Once he gets that down, he expects to do it all. He's been compared to everyone from Darren Sproles to LeSean McCoy, and he thinks that's just fine. In fact, Mike Zimmer agrees.

"The 'change of pace' backs like LT and Sproles?" Zimmer said in response to a question about McKinnon's fit during today's pre-practice presser. "Similar, very similar. You'd have to ask Norv this, but from our conversations, but he's been thinking a lot about ways we can use him."

Norv has, too. And he's asked McKinnon to put on the tape.

"I watched LT," McKinnon said. "I know the other day in the running backs room, we was watching some old cut-up film of LT on there, some Rashard Mendenhall, and just watching LT come out those cuts and set up the linebacker and stem and go the opposite way was definitely exciting to watch."

McKinnon has been paying attention to a lot of running backs, in fact. The "old-school" back that he's been watching the most has been Marshall Faulk.

"I like how he carries himself on the field," McKinnon said of the Hall-of-Famer and Rams legend. "I like when he runs between the tackles and gives the 1-2 step and get in and out of it real quick."

He, like Zimmer, sees a lot of potential for how he can be used. "If I get the opportunity to return, I think I can help out in that way, other special teams of course. And then whenever they need me to come in, I'll probably come out the backfield and stuff like that. I definitely think I can contribute in that way."

The list of running backs he likes to emulate is long, but clearly slanted towards the "space backs" that are becoming vogue in the NFL. He listed Adrian Peterson, of course, but he recounted running backs like Jamaal Charles, LeSean McCoy and Darren Sproles when asked to create a list of backs he would most like to emulate.

In particular, he isolated McCoy as the best stylistic comparison for what he can do. "Just run out of that shotgun in between tackles, outside zone, just stretches and then come out of the backfield.

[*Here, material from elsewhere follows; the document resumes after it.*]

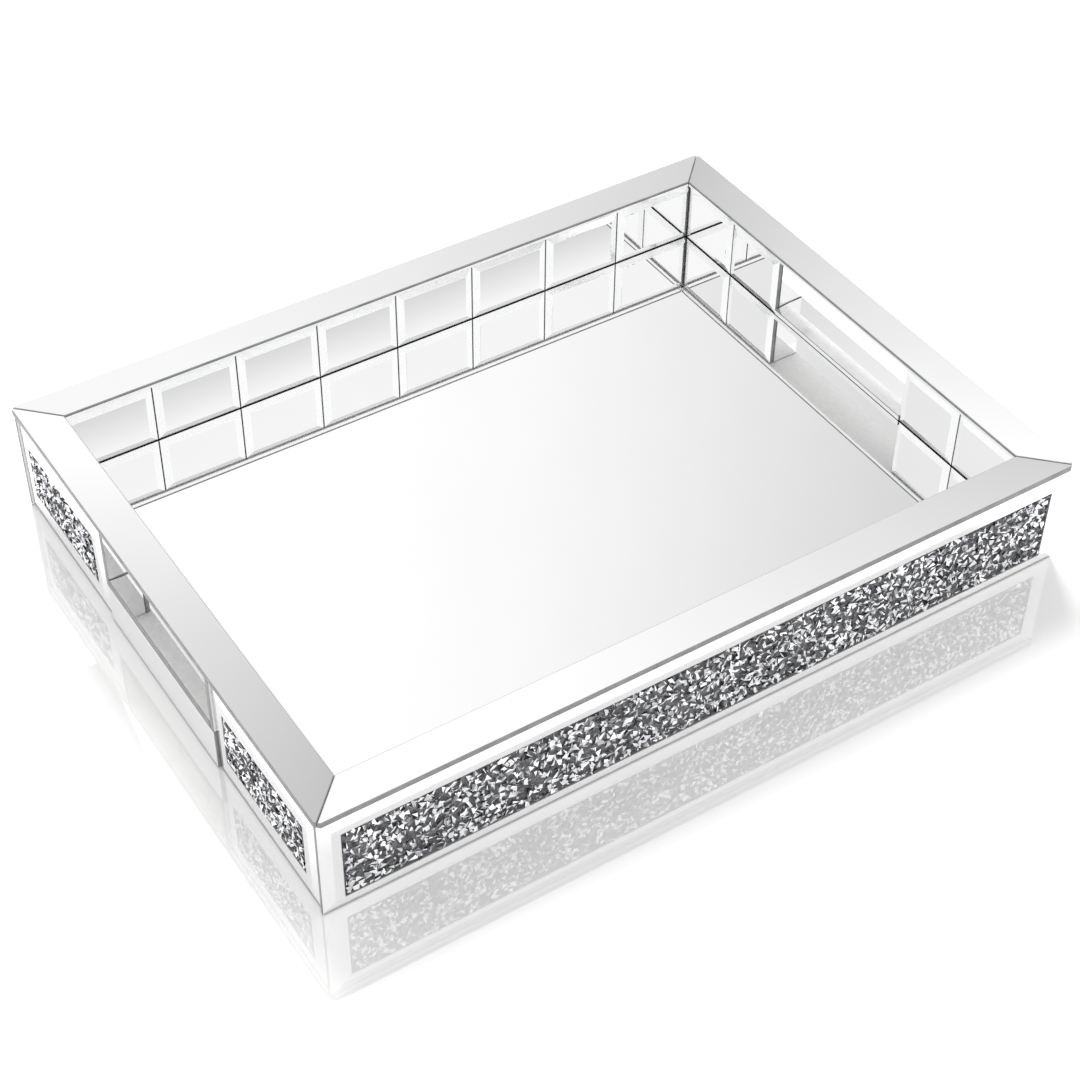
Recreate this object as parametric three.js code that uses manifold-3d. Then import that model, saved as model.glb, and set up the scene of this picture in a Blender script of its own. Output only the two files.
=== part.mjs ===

So I would probably say something like that," he mentioned when asked what it was about McCoy that he liked so much as a comparison.

Norv Turner has had him run routes, and he mentioned that he feels very comfortable catching the ball. His short time doing it in workouts and the Senior Bowl has been a success, and he hopes to replicate it here.

That post-season circuit has been incredibly kind to him, and he knows it, too. "I think [the NFL combine] was real big. I think it helped me out a lot, just putting me in the situation I'm in right now," he said. "With what I did, having scouts and coaches go back and look at the film and obviously getting an opportunity to come up to Minnesota, so I think it helped me a lot."

If McKinnon reaches even half of his potential—and proves he can protect the passer—he'll have been worth more than a third-round pick.